Ministry outside of the home begins with ministry within the home. I have learned so much from my parents, and much of what I've learned has been a result of our unusual family life. Like I said, my parents didn't set out to have a big family. Rather, they set out to trust God, to give Him room to create through them and direct their family from conception on. Their faith for family size translated into faith for finances, provision and direction in life, and we have all been influenced by it.

Hope for the Future

At times, when I come home to my bright, cheerful household with feasts in the oven and shrieks of laughter ringing in the air, I realize that I live in a refuge. The rest of the world is not like this. The rest of the world is lonely and hard and immoral and scary. Our culture is in a period of darkness that truly frightens me.

It has occurred to me, as it has to many others, that it might not be right to bring children into such a world. But that attitude can only doom us.
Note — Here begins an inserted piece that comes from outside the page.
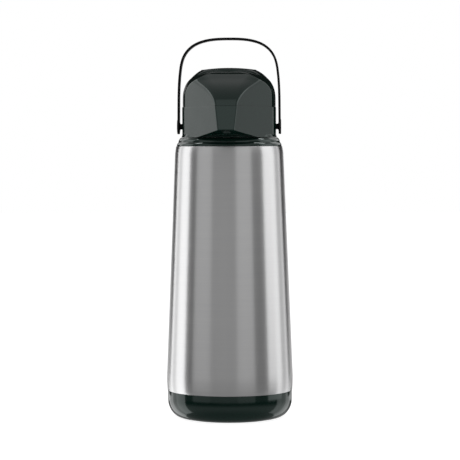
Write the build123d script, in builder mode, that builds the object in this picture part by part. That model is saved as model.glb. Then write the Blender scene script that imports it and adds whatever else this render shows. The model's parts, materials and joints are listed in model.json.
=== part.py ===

To me, two of the most powerful verses in the Bible are Exodus 2:1-2. A chapter before, we're told that Pharaoh enslaved the Israelites and made their lives bitter; that they lived under an evil pagan king; and finally, that Pharaoh commanded every male child to be cast into the river and drowned. Into this context come these words: "And there went a man of the house of Levi, and took to wife a daughter of Levi. And the woman conceived, and bare a son." In such horrible circumstances, one man and one woman had the courage to marry and give birth to a child. That child was Moses, and God used him to set his people free. Moses' impact is still felt in the world today.

My parents' trust in God to plan their family led to an attitude of stewardship in the way they have raised that family, and today my siblings and I — and our friends and acquaintances, and someday our spouses and children — reap the rewards of their faith.

If the Lord blesses me with my own family one day, I hope to carry on my parents' legacy of faith: with as many children as possible, and all the training, community and purpose I can give them.